24 Settembre 2024, 03:01

Camicia bianca, jeans e occhiali, Lal Onkar si avvicina a passi lenti alla porta sul retro del palazzo del Tribunale. Lo sguardo proiettato a terra, riemerge dai suoi pensieri e alza il volto solo quando sente gli scatti della macchina fotografica. Il volto tranquillo della normalità, che ormai non stupisce più, eppure il 28 novembre 2023 nessuno era riuscito a bloccarlo mentre si accaniva con una mazza da cricket sulla moglie Meena Kumari, 67 anni, inseguendola fino all'ingresso della casa di via Trento.

Uccisa per motivi futili e abbietti e in un contesto di maltrattamenti, secondo la procura. Tutte aggravanti da ergastolo, così come quella prevista per il rapporto coniugale. E' cominciato, ieri, il percorso (complicato) di Onkar per cercare di dribblare il «fine pena mai»: via al processo davanti alla Corte d'assise, presieduta da Paola Artusi (giudice a a latere Alessandro Conti). E la difesa, rappresentata da Donata Cappelluto, ha subito calato una carta che potrebbe avere un certo peso nella concessione di eventuali attenuanti: Onkar, 69enne, origini indiane ma cittadino italiano da oltre vent'anni, ha firmato davanti a un notaio, appositamente entrato in carcere, una transazione in base alla quale l'appartamento di via Trento passerà ai quattro figli. Un risarcimento, ancora prima dell'inizio del processo, che è stato accettato, e così nessuno si è costituito parte civile.

Da una parte l'offerta della casa, oltre che dell'auto intestata a Onkar, dall'altra anche la disponibilità da parte della difesa di consentire l'acquisizione di gran parte degli atti delle indagini preliminari. Nei prossimi giorni l'avvocata Cappelluto e il pm Fabrizio Pensa si incontreranno per accordarsi su quanto far trasmigrare direttamente nel fascicolo del processo. Un passo avanti della difesa - e quindi anche un comportamento processuale dell'imputato - destinati a incidere sul giudizio della Corte.

Non c'è un assassino da scoprire. Il 28 novembre erano state le urla di Meena a richiamare l'attenzione della carabiniera Noemi Schiraldi: fuori servizio. mentre passava in via Trento, dalla porta semiaperta a piano terra aveva scorto il corpo della donna sul pavimento e si era precipitata dentro. Onkar stava colpendo la moglie al volto. Era riuscita ad allontanarlo. A fargli gettare la mazza. Ma per Meena era troppo tardi.

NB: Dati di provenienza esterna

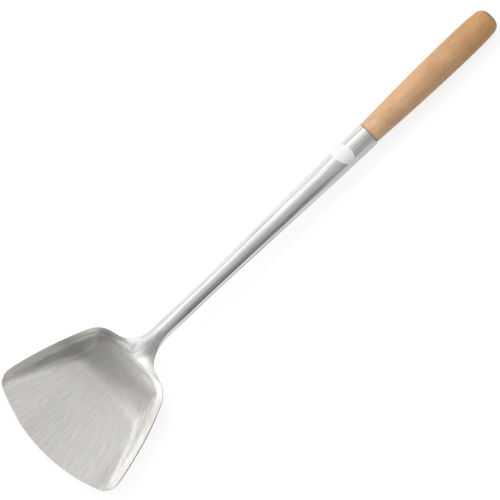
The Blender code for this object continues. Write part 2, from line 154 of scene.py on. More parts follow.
class LabelSettings(bpy.types.PropertyGroup):
    """Sizes and colour of the paper label."""
    length: FloatProperty(
        name="Length", description="Length of the oval along the shank", default=0.0125, unit="LENGTH")
    girth: FloatProperty(
        name="Girth", description="Length of the oval round the shank", default=0.0210, unit="LENGTH")
    thickness: FloatProperty(
        name="Thickness", description="Thickness of the paper", default=0.00014, unit="LENGTH")
    lift: FloatProperty(
        name="Lift", description="Height of the glue line over the steel", default=0.00005, unit="LENGTH")
    from_mouth: FloatProperty(
        name="Place", description="Distance of its middle from the mouth", default=0.0240, unit="LENGTH")
    angle: FloatProperty(
        name="Angle", description="Turn of its middle round the shank, from the left side upwards",
        default=math.radians(81.5), subtype="ANGLE")
    slant: FloatProperty(
        name="Slant", description="How much nearer the handle its right end sits than its left",
        default=0.0030, unit="LENGTH")
    paper_colour: FloatVectorProperty(
        name="Paper", description="Colour of the paper", subtype="COLOR", size=4,
        default=(0.81, 0.81, 0.80, 1.0), min=0.0, max=1.0)


class StageSettings(bpy.types.PropertyGroup):
    """The floor, the light and the camera."""
    floor_size: FloatProperty(
        name="Floor", description="Width of the floor", default=6.0, unit="LENGTH")
    floor_colour: FloatVectorProperty(
        name="Floor colour", description="Colour of the floor", subtype="COLOR", size=4,
        default=(0.33, 0.33, 0.33, 1.0), min=0.0, max=1.0)
    floor_glow: FloatProperty(
        name="Floor glow", description="How much white the floor shows besides its lit colour",
        default=0.74, min=0.0, max=1.0)
    lamp_power: FloatProperty(
        name="Soft lamp", description="Power of the soft lamp on the left", default=6.9, min=0.0,
        unit="POWER")
    fill_power: FloatProperty(
        name="Fill lamp", description="Power of the soft lamp on the right", default=3.8, min=0.0,
        unit="POWER")
    lamp_size: FloatProperty(
        name="Soft lamp size", description="Width of the soft lamp", default=1.1, unit="LENGTH")
    lamp_distance: FloatProperty(
        name="Soft lamp distance", description="Distance of the soft lamp", default=1.5, unit="LENGTH")
    lens: FloatProperty(
        name="Lens", description="Focal length in millimetres on a 36 mm sensor", default=400.0, min=1.0)
    distance: FloatProperty(
        name="Distance", description="Distance of the camera from its target",
        default=3.9960, unit="LENGTH")
    lean: FloatProperty(
        name="Lean", description="How far the camera leans from overhead to the near side",
        default=math.radians(14), subtype="ANGLE")
    roll: FloatProperty(
        name="Roll", description="Angle of the shank in the picture", default=math.radians(43.66),
        subtype="ANGLE")
    target: FloatProperty(
        name="Target", description="Distance of the picture's middle from the crest along the shank",
        default=0.1112, unit="LENGTH")
    target_shift: FloatProperty(
        name="Target shift", description="Distance of the picture's middle from the axis",
        default=-0.0018, unit="LENGTH")
    sky: FloatProperty(
        name="Dome", description="Strength of the light dome", default=1.0, min=0.0)


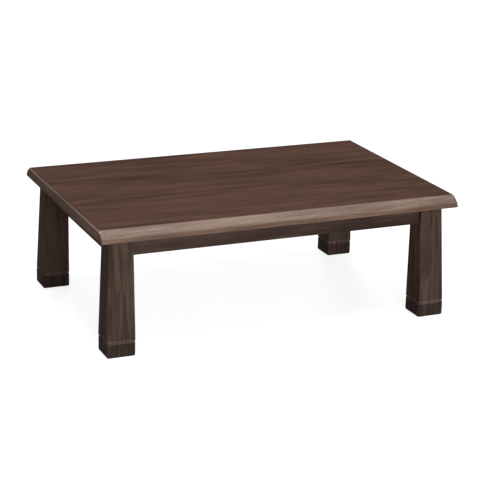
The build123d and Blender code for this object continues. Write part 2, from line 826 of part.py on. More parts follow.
def make_controls():
    """Thermostat, thermal fuse and terminal block, each fixed under the case's top."""
    x, y = thermostat_centre
    low = ceiling - thermostat_height
    body = rod((x, y, low), (x, y, ceiling), thermostat_radius)
    nodes["thermostat"] = fillet(body.edges().group_by(Axis.Z)[0], sheet)

    x, y = fuse_centre
    level = ceiling - fuse_radius
    half = fuse_length / 2
    nodes["thermal_fuse"] = rod((x, y - half, level), (x, y + half, level), fuse_radius)

    x, y = terminal_centre
    size_x, size_y, size_z = terminal_size
    body = block(around(x, size_x), around(y, size_y), (ceiling - size_z, ceiling))
    nodes["terminal_block"] = chamfer(body.edges().group_by(Axis.Z)[0], sheet)


def make_inlet():
    """A two-pin inlet with a deep mouth, held by a flange that lies on the guard."""
    x, y = inlet_centre
    mouth_z = guard_bottom - inlet_below_guard
    recess_z = mouth_z + inlet_depth
    back_z = recess_z + inlet_back
    flange_z = guard_bottom + sheet
    body = block(around(x, inlet_size[0]), around(y, inlet_size[1]), (mouth_z, back_z))
    body = fillet(body.edges().filter_by(Axis.Z), 2 * sheet)
    body += block(
        around(x, inlet_size[0] + 2 * inlet_flange),
        around(y, inlet_size[1] + 2 * inlet_flange),
        (flange_z, flange_z + inlet_flange_thickness),
    )
    recess = block(around(x, inlet_mouth[0]), around(y, inlet_mouth[1]), (mouth_z, recess_z))
    body -= fillet(recess.edges().filter_by(Axis.Z), 2 * sheet)
    pins = []
    for pin_x in around(x, pin_spacing):
        start = (pin_x, y, recess_z - pin_reach)
        end = (pin_x, y, back_z + pin_tail)
        body -= rod((pin_x, y, recess_z), (pin_x, y, back_z), pin_radius + bolt_fit)
        pins.append(rod(start, end, pin_radius))
    nodes["power_inlet"] = body
    nodes["inlet_pins"] = group(pins)


def make_wires():
    """Leads from the inlet to the terminal block, and on to the lamp and the motor."""
    level = case_top - wire_level
    back = lamp_start_y - holder_back
    block_x, block_y = terminal_centre
    front = block_y - terminal_size[1] / 2
    side = block_x + terminal_size[0] / 2
    lane = 2 * wire_radius + sheet

    near_x, far_x = around(block_x, lane)
    far_y, near_y = around(back - wire_bend - wire_radius, lane)
    left, right = lamp_axes()
    start_y = back + wire_bend / 2
    routes = [
        [(x, start_y, level), (x, lane_y, level), (end_x, lane_y, level), (end_x, front, level)]
        for x, lane_y, end_x in ((left, far_y, far_x), (right, near_y, near_x))
    ]

    inlet_x, inlet_y = inlet_centre
    tail = guard_bottom - inlet_below_guard + inlet_depth + inlet_back + pin_tail
    outer_x = guard_half - 4 * sheet - wire_bend
    left_pin, right_pin = around(inlet_x, pin_spacing)
    low_y, high_y = around(inlet_y, lane)
    low_end, high_end = around(block_y, lane)
    for pin_x, turn_y, lane_x, end_y in (
        (left_pin, high_y, outer_x, low_end),
        (right_pin, low_y, outer_x - lane, high_end),
    ):
        routes.append([
            (pin_x, turn_y, tail),
            (pin_x, turn_y, level),
            (lane_x, turn_y, level),
            (lane_x, end_y, level),
            (side, end_y, level),
        ])
    nodes["lead_wires"] = group([
        swept(FilletPolyline(*route, radius=wire_bend), wire_radius) for route in routes
    ])


def make_heater():
    """Case, guard, divider and reflector, with every fastener of the unit."""
    nodes["heater_case"] = make_case()
    nodes["heater_guard"] = make_guard()
    nodes["heater_divider"] = make_divider()
    nodes["heater_reflector"] = make_reflector()
    ear_screws = []
    for seat in ear_screw_seats():
        low = (seat[0], seat[1], rail_bottom - ear_thickness)
        fastener = screw(low, (0, 0, 1), ear_screw_radius, ear_screw_length, *ear_screw_head)
        ear_screws += [fastener, mirror(fastener, about=Plane.YZ)]
    nodes["heater_screws"] = group(ear_screws)
    nodes["guard_screws"] = group([
        screw(seat, direction, guard_screw_radius, guard_screw_length, *guard_screw_head)
        for seat, direction in guard_screw_places()
    ])
    make_lamp()
    make_fan()
    make_controls()
    make_inlet()
    make_wires()


make_board()
make_frame()
make_grip_pads()
make_corners()
make_heater()

os.makedirs("parts", exist_ok=True)
for name, shape in nodes.items():
    export_step(shape, os.path.join("parts", name + ".step"))
print(len(nodes), "parts written")
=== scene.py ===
# %% [markdown]
# # A kotatsu, the low heated table
#
# The table has a loose board, a frame on four square legs, a short extension under each leg and
# a heater unit in the middle of the frame. The CAD model gives every piece its size and place, so
# this lesson is about looks: the timber and its finish, the small metal pieces that the CAD model
# only blocks out, and the light. All lengths are in metres and the origin is on the floor under
# the middle of the board.

# %% Load the frame
import math

import bmesh
import bpy
import numpy as np
from mathutils import Matrix, Vector


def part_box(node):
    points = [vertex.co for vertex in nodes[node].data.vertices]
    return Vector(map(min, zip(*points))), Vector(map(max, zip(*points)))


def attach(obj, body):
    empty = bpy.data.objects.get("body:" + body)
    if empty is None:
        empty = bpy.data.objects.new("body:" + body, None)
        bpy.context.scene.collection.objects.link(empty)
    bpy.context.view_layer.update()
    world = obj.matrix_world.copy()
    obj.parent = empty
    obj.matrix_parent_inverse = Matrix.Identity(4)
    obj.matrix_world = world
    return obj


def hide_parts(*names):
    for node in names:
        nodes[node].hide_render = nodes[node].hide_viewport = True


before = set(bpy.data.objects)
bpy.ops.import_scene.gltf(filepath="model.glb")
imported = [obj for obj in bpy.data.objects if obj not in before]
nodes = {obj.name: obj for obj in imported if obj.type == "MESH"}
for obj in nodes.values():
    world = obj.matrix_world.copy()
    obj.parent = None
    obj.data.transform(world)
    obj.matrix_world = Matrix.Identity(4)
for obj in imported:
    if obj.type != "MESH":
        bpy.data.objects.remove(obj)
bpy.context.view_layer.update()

MM = 0.001
CORNERS = ("front_left", "front_right", "rear_left", "rear_right")

# %% [markdown]
# ## Camera
#
# A long lens from a little over five metres away keeps the table's edges nearly parallel, as in
# a catalogue. The camera stands to the left of the front, looks down by 18 degrees and is rolled
# by a degree and a half. Writing its three axes as the columns of a matrix says all of that at
# once, and needs no target object or constraint.

# %% Camera
AZIMUTH = math.radians(-23.79)
ELEVATION = math.radians(18.24)
ROLL = math.radians(1.466)
LENS = 115.83
CAMERA_DISTANCE = 5.340
LOOKS_AT = Vector((0.0, 0.0, 0.200))
AIM_OFFSET = (0.0451, -0.0331)

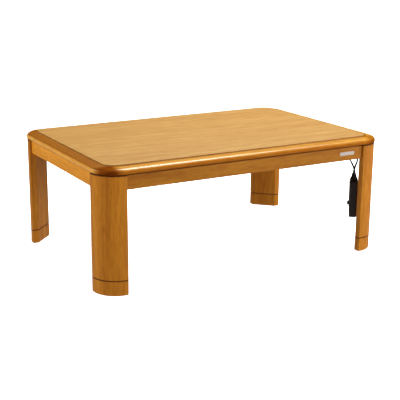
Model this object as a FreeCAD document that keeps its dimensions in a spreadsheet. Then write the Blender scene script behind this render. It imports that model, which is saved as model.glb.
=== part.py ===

Quel giorno avrebbe osato portare in casa alcune piante, e si era creato un po' di disordine. Una «colpa» che sarebbe bastata, secondo l'accusa, per far scattare la punizione del marito. Ma l'omicidio sarebbe stato l'atto finale di una lunghissima serie di maltrattamenti, cominciati oltre vent'anni prima.

Lui, custode di stalle, fino alla pensione. E Meena che si dava da fare con i lavori di pulizia. Con quattro figli, uno dei quali residente con la moglie al piano di sopra della casa di via Trento, cresciuti in Italia e integrati. Erano consapevoli di quei conflitti familiari, ma la madre non aveva mai denunciato. Eppure, già dal 1997, Meena avrebbe subito insulti, umiliazioni e minacce. Fino all'orrore di quella mattina.